Le photographe est un passeur
Qu’est ce qui a changé depuis l’époque de Gilles Caron, ce jeune reporter qui a couvert mai 68 à Paris et a disparu à 30 ans au Cambodge ?
Pour moi, c’est incroyable de voir à quel point nous travaillons aujourd’hui de façon connectée, les bons clichés étant envoyés dans la minute aux journaux pour être exploités quasiment instantanément. A l’époque de Gilles Caron, le reporter était laissé à lui-même et devait prendre des décisions lourdes de conséquences comme celle d’abandonner un bus officiel pendant la guerre des 6 jours en Israël, afin d’être au milieu des combats. Pour espérer envoyer ses pellicules à Paris, il fallait parfois les cacher dans des cargaisons autres, en envoyant des indications pour les récupérer à l’arrivée. Dans certains cas, le dernier avion partait pour la France comme pour le Cambodge et c’était le seul moyen d’envoyer ses clichés. D’ailleurs, ce qui est arrivé après ce dernier vol est encore un mystère. Aujourd'hui, le reportage est un vrai travail d'équipe et le photographe n'est plus aussi isolé.
Pensez-vous que les photos échappent à ceux qui les prennent, pour être parfois détournées de leur sens ou de leur contexte ?

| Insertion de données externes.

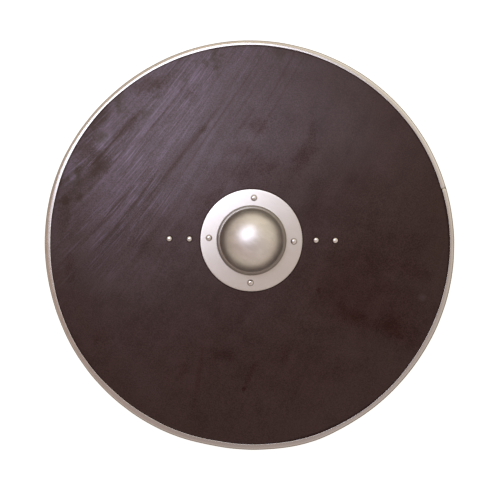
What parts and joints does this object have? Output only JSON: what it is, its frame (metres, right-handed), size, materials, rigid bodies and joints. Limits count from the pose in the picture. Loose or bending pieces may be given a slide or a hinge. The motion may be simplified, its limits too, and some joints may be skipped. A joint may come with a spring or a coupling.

Il est vrai que les mêmes images peuvent être utilisées pour soutenir des points de vue diamétralement opposés. Néanmoins, le photo-journaliste est responsable des légendes des photos qu’il transmet à son journal ou à son agence. Les usages ultérieurs sont évidemment difficiles à contrôler, notamment sur les réseaux sociaux qui n’hésitent pas à exploiter certains clichés de manière partisane. Il est important de lire le texte associé à l'image en vérifiant les sources pour maintenir un point de vue le plus objectif et étayé possible. Je crois cependant que l’on fait un travail essentiel en donnant envie au public d’en savoir plus, en allant chercher toute l’histoire derrière une photo.